Group and Aggregate

The Group and Aggregate task lets you summarize your data by doing one or both of the following:

  • Grouping rows with the same set of values.
  • Calculate aggregate functions.

Table of Contents

Quick Start

Let us start with the following sample data:

Product Price Category
HP Elite 900.00 Laptop
Lenovo Thinkpad 1100.00 Laptop
Sony VAIO 600.00 Laptop
Microsoft Lumia 300.00 Smartphone
HTC One 400.00 Smartphone
iPad 700.00 Tablet
Kindle Fire 300.00 Tablet

Let us calculate the average price in each Category. Complete the following steps:

  1. Open Data Preparation menu and click on Reshape, Group & Aggregate.
  2. Select Group & Aggregate.
  3. In the Group the following section, find the column Category and add it by clicking on the + button.
  4. In the And Aggregate By section, find the column Price. Change the dropdown before it to AVG. Click on the + button.

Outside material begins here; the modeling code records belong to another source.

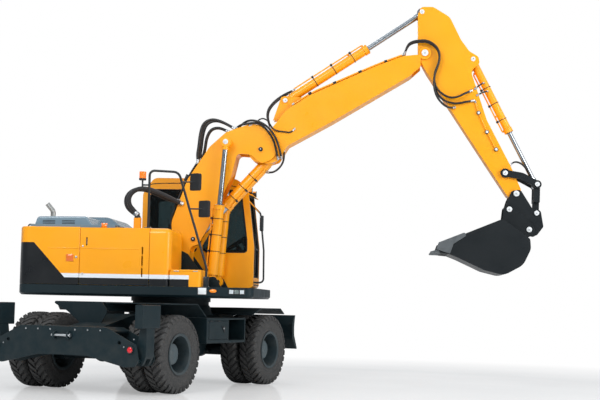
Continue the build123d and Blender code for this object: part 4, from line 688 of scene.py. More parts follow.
def rounded(rows, steps=5):
    """An outline's points from rows of (first, second, corner radius)."""
    points = []
    count = len(rows)
    for i, (x, z, radius) in enumerate(rows):
        here = Vector((x, z))
        before = Vector(rows[i - 1][:2]) - here
        after = Vector(rows[(i + 1) % count][:2]) - here
        angle = before.angle(after, 0) if radius else 0
        if not radius or angle > math.radians(178):
            points.append((x, z))
            continue
        cut = min(radius / math.tan(angle / 2), before.length * 0.49, after.length * 0.49)
        start = here + before.normalized() * cut
        end = here + after.normalized() * cut
        for step in range(steps + 1):
            t = step / steps
            spot = start.lerp(here, t).lerp(here.lerp(end, t), t)
            points.append((spot.x, spot.y))
    return points


def plate_copy(name, finishes, slot, width, choose=None):
    """A node's own shape with real rounded edges, in its place: its mesh copied, merged and bevelled."""
    weld = 0.02
    source = frame["nodes"][name]
    bm = bmesh.new()
    bm.from_mesh(source.data)
    bmesh.ops.remove_doubles(bm, verts=bm.verts, dist=weld * MM)
    bmesh.ops.dissolve_limit(
        bm,
        angle_limit=math.radians(0.4),
        use_dissolve_boundaries=False,
        verts=bm.verts,
        edges=bm.edges,
        delimit=set(),
    )
    for face in bm.faces:
        face.material_index = choose(face) if choose else 0
    piece = finished(bm, f"{name}_plates", source["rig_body"], finishes, (name,))
    modifier = piece.modifiers.new("plate_edges", "BEVEL")
    modifier.width = width * MM
    modifier.segments = 2
    modifier.limit_method = "ANGLE"
    modifier.angle_limit = math.radians(40)
    modifier.harden_normals = False
    modifier.miter_outer = "MITER_SHARP"
    modifier.use_clamp_overlap = True
    return piece


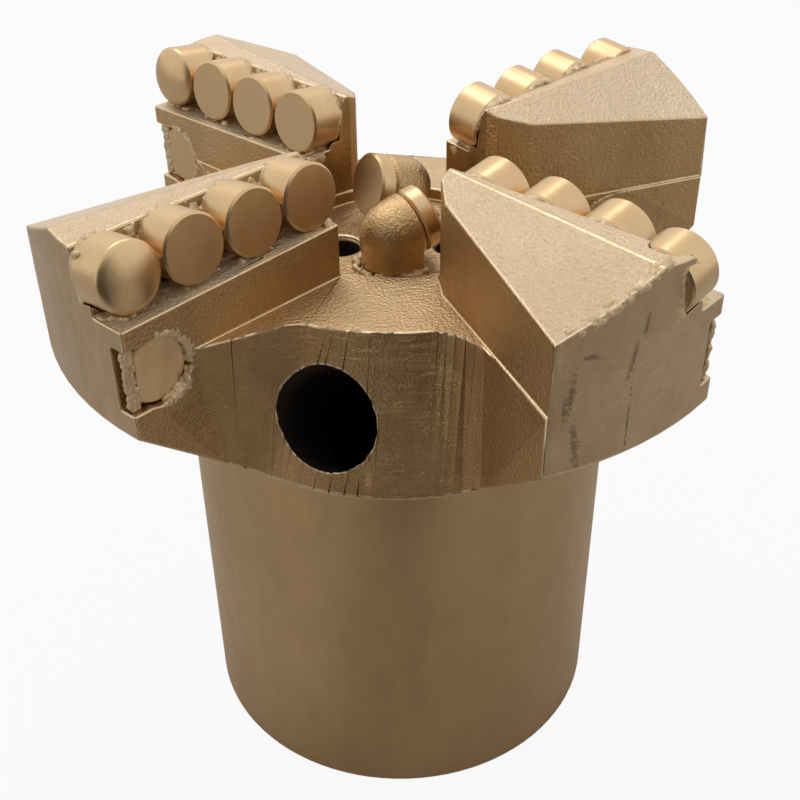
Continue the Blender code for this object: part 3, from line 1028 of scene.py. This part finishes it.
@dataclass
class GaugeCompacts:
    """The compact in each leading face, ground flat on its gauge side."""

    compacts: Compacts
    centre_u: float = 0.0679
    flat_u: float = 0.0723
    face_w: float = 0.0047
    centre_z: float = 0.1228
    flat_edge: float = 0.00025

    def build(self) -> list[bpy.types.Object]:
        """Set the four gauge compacts in place of the plain ones.

        Returns:
            The gauge compacts.
        """
        compacts = self.compacts
        model = lathe("gauge_compact", compacts.profile(False, compacts.length),
                      compacts.segments)
        edit(model)
        bpy.ops.mesh.bisect(plane_co=(self.flat_u - self.centre_u, 0.0, 0.0),
                            plane_no=(1.0, 0.0, 0.0), use_fill=True, clear_outer=True)
        bpy.ops.mesh.select_all(action="SELECT")
        bpy.ops.mesh.normals_make_consistent(inside=False)
        close_edit()
        apply_modifier(model, "BEVEL", width=self.flat_edge, segments=2, limit_method="ANGLE",
                       angle_limit=math.radians(50.0))
        smooth(model, compacts.edge_turn)
        model.data.materials.append(CUTTER_COAT.material())
        local = Matrix(((1.0, 0.0, 0.0, self.centre_u), (0.0, 0.0, 1.0, self.face_w),
                        (0.0, -1.0, 0.0, self.centre_z), (0.0, 0.0, 0.0, 1.0)))
        pieces = []
        for blade in range(BLADES):
            piece = placed_copy(f"gauge_compact_{blade + 1}", model, blade_turn(blade) @ local)
            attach(piece, "root")
            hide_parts(f"gauge_cutter_{blade + 1}")
            pieces.append(piece)
        bpy.data.objects.remove(model)
        return pieces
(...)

Change the format to have two decimal places.
  5. Click APPLY.

The following table shows the final result:

Category | Avg. of Price
Laptop 866.67
Smartphone 350.00
Tablet 500.00

We can calculate multiple aggregations. Let us edit the task we just created. Let us add these items to the result from the Aggregate the following section.

  1. COUNT
  2. MAX of Price
  3. MIN of Price

The following table shows the final result:

Category Avg. of Price Count Max of Price Min of Price
Laptop 866.67 3 1,100 600
Smartphone 350.00 2 400 300
Tablet 500.00 2 700 300

You can add multiple items from group the following section too. For example, say you add two different columns. Then the data will be grouped by each unique combination values in those two columns from the data.

Supported Options

The following inputs are expected by this task:

  • Group the following: Select any column you would like to group by. If multiple columns are selected, the data will be grouped by each unique combination values in those columns from the data.
  • Aggregate the following: Select any aggregations you would like to include in your summary. The aggregation will be calculated for each group. In case you have not selected any column to group by, aggregation will be calculated over the entire data.

Note

  1. You can rename or change the format of the selected aggregations.
  2. You drag-and-drop to reorder the results.